Randy Weston: This might be miscast, as his African Rhythm Trio has plenty of conventional presence, but the overall worldbeat flavor and reasons for standing out land it here. Chief among them was bassist Alex Blake's all-inclusive lead, rhythm and percussion solos on his upright, both during long unaccompanied stretches and getting an extra boost from Weston and drummer/percussionist Herlin Riley. Weston was more meditative than on fire, but pleasingly so, and Blake's work was an appreciation of his various instruments assembled progressively into a longer overall thesis. Few dull moments and a lot of outstanding ones.

Also deserving mention: Omar Sosa; Soul Bop Band (played only from their new CD and pitched it far too often, but no arguing it was a seasoned group of pros playing well).



Biggest legacy

Ibrahim Ferrer: A no-brainer special mention since the Cuban vocalist performed the last concert of his life here before dying of illness in Havana four days later.
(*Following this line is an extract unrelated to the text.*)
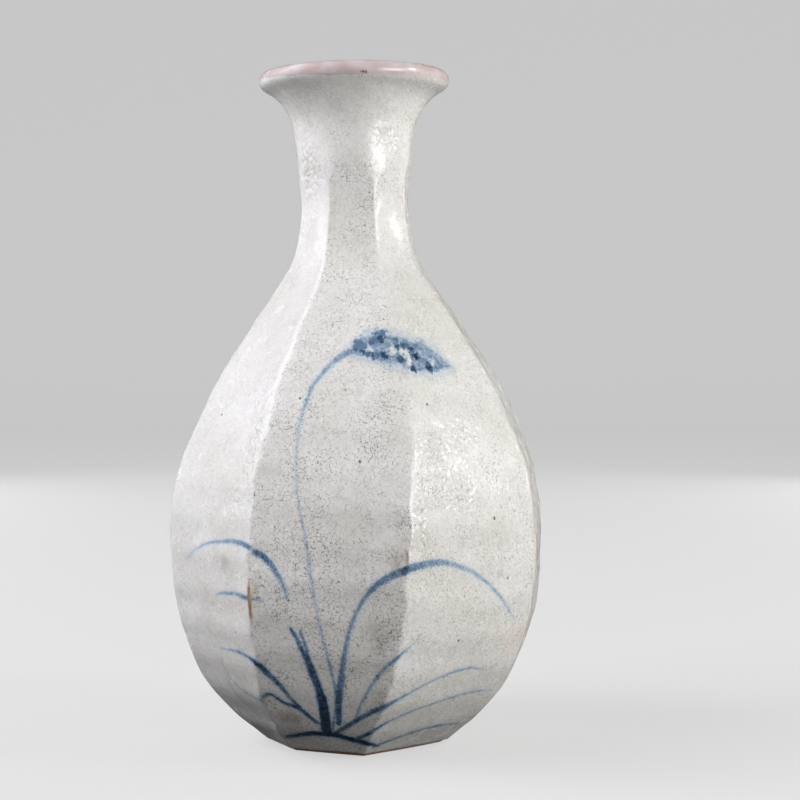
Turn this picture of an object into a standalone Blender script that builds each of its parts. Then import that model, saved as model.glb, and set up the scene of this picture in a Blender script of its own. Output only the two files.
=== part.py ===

The concert wasn't great because he was in obviously poor heath, but numerous musicians paid various tributes to him during subsequent shows and the final performance ensures he will always have an extra connection to Marciac's colorful jazz history.



Worst concert



Wayne Shorter: This is all about failed expectations and in that respect Shorter edges out vocalist Sara Lazarus' lackadaisical performance as the warm-up act for Wynton Marsalis a week earlier. Not all of it was Shorter's doing - there were instrumentation and technical problems - but his minimal, low-effort contribution on a night when his trio of co-players were hitting their stride meant ending the festival's featured acts on a low note. His current work is too strong to consider him a candidate for late-life frailness on stage like Miles Davis or Oscar Peterson, so chalk it up as a "stuff happens" moment. Lazarus might have passed muster on other nights, but one expects more from a show preceding the festival's "godfather" on a weekend night.



Also deserving mention: Popa Chubby, for cranking up the volume on his blues performance to the point of invading pianist Abdullah Ibrahim's show six blocks away. The dial doesn't always have to go to 11.